80. Descartes a reconnu que les âmes ne peuvent point donner de la force aux corps, parce qu’il y a toujours la même quantité de force dans la matière. Cependant il a cru que l’âme pouvait changer la direction des corps. Mais c’est parce qu’on n’a point su de son temps la loi de la nature, qui porte encore la conservation de la même direction totale dans la matière. S’il l’avait remarquée, il serait tombé dans mon système de l’harmonie préétablie (Préf., §§ 22, 59, 60, 61, 62, 66, 345, 346 sqq., 354, 355).

81. Ce système fait que les corps agissent comme si (par impossible) il n’y avait point d’âmes, et que les âmes agissent comme s’il n’y avait point de corps, et que tous deux agissent comme si l’un influait sur l’autre.

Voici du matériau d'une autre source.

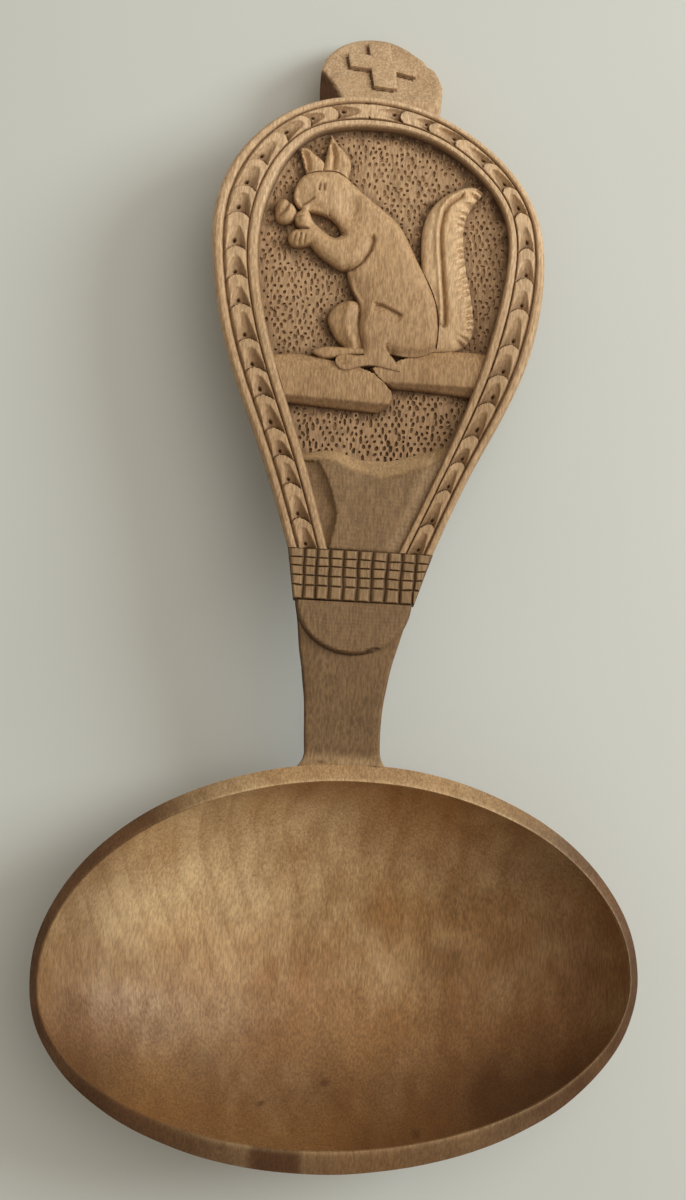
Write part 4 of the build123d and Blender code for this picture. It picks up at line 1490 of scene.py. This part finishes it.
# Fine cuts: eye, mouth, claws of both hands and of the foot: a line, its depth and half width
BODY_CUTS = (
    (((-12.1, 36.3), (-12.2, 35.1)), 0.55, 0.26), (((-11.2, 36.2), (-11.1, 35.0)), 0.60, 0.30),
    (((-15.6, 31.8), (-14.4, 32.4), (-13.2, 33.3)), 0.60, 0.26),
    (((-16.9, 23.7), (-16.6, 25.4)), 0.50, 0.20), (((-15.8, 23.5), (-15.5, 25.6)), 0.50, 0.20),
    (((-14.7, 23.7), (-14.5, 25.4)), 0.45, 0.20), (((-16.0, 26.9), (-14.2, 26.9)), 0.90, 0.35),
    (((-16.4, 29.1), (-15.2, 29.3)), 0.35, 0.20), (((-5.9, -1.5), (-4.4, -1.2)), 0.30, 0.22),
    (((-6.3, -0.7), (-4.8, -0.4)), 0.30, 0.22),
)
NEAR_EAR_GROOVE = ((-9.4, 40.2), (-9.3, 42.6), (-9.9, 45.0))
FAR_EAR_GROOVE = ((-14.6, 39.6), (-15.0, 41.6), (-15.7, 43.2))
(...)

82. Quant aux esprits ou âmes raisonnables, quoique je trouve qu’il y a dans le fond la même chose dans tous les vivants et animaux, comme nous venons de dire (savoir que l’animal et l’âme ne commencent qu’avec le monde, et ne finissent pas non plus que le monde), — il y a pourtant cela de particulier dans les animaux raisonnables, que leurs petits animaux spermatiques, tant qu’ils ne sont que cela, ont seulement des âmes ordinaires ou sensitives mais dès que ceux qui sont élus, pour ainsi dire, parviennent par une actuelle conception à la nature humaine, leurs âmes sensitives sont élevées au degré de la raison et à la prérogative des esprits (§§ 91, 397.)

83. Entre autres différences qu’il y a entre les âmes ordinaires et les esprits, dont j’en ai déjà marqué une partie, il y a encore celle-ci que les âmes en général sont des miroirs vivants ou images de l’univers des créatures, mais que les esprits sont encore des images de la Divinité même, ou de l’Auteur même de la nature, capables de connaître le système de l’univers et d’en imiter quelque chose par des échantillons architectoniques, chaque esprit étant comme une petite divinité dans son département (§ 147.)

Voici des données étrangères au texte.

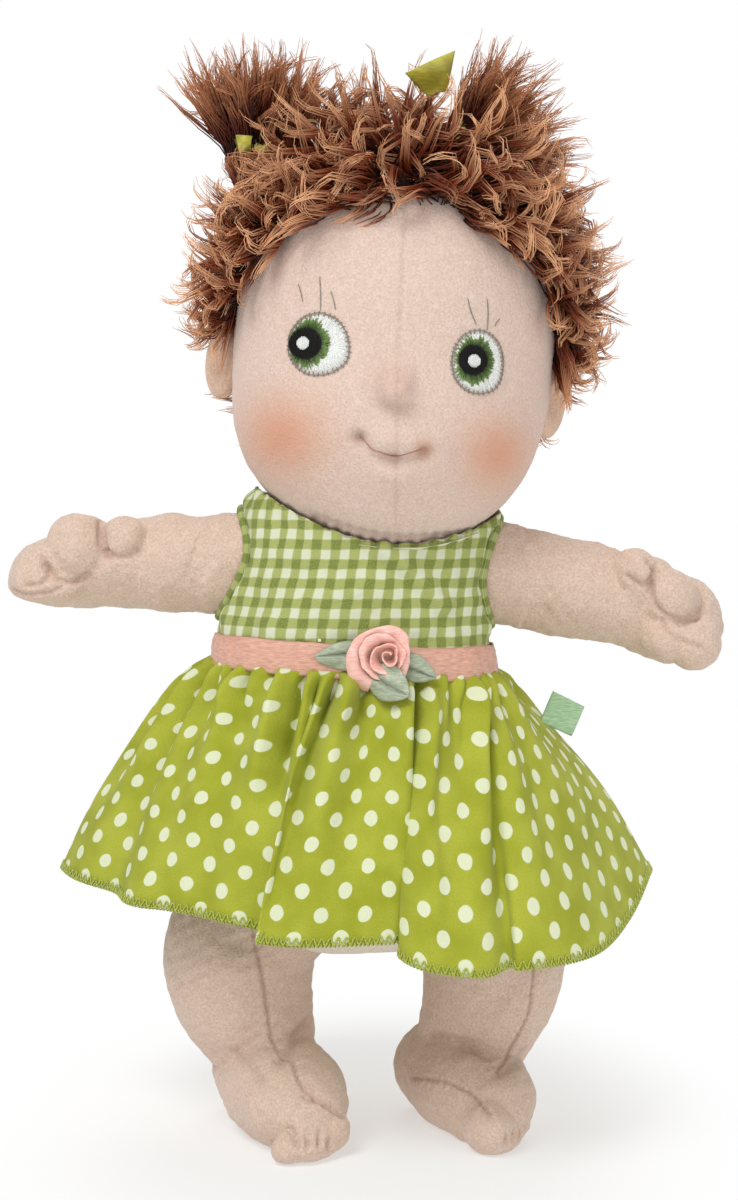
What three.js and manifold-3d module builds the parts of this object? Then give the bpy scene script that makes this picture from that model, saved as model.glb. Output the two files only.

84. C’est ce qui fait que les esprits sont capables d’entrer dans une manière de société avec Dieu, et qu’il est à leur égard non seulement ce qu’un inventeur est à sa machine (comme Dieu l’est par rapport aux autres créatures), mais encore ce qu’un prince est à ses sujets, et même un père à ses enfants.

85. D’où il est aisé de conclure que l’assemblage de tous les esprits doit composer la cité de Dieu c’est-à-dire le plus parfait état qui soit possible sous le plus parfait des monarques (Abrégé, obj.).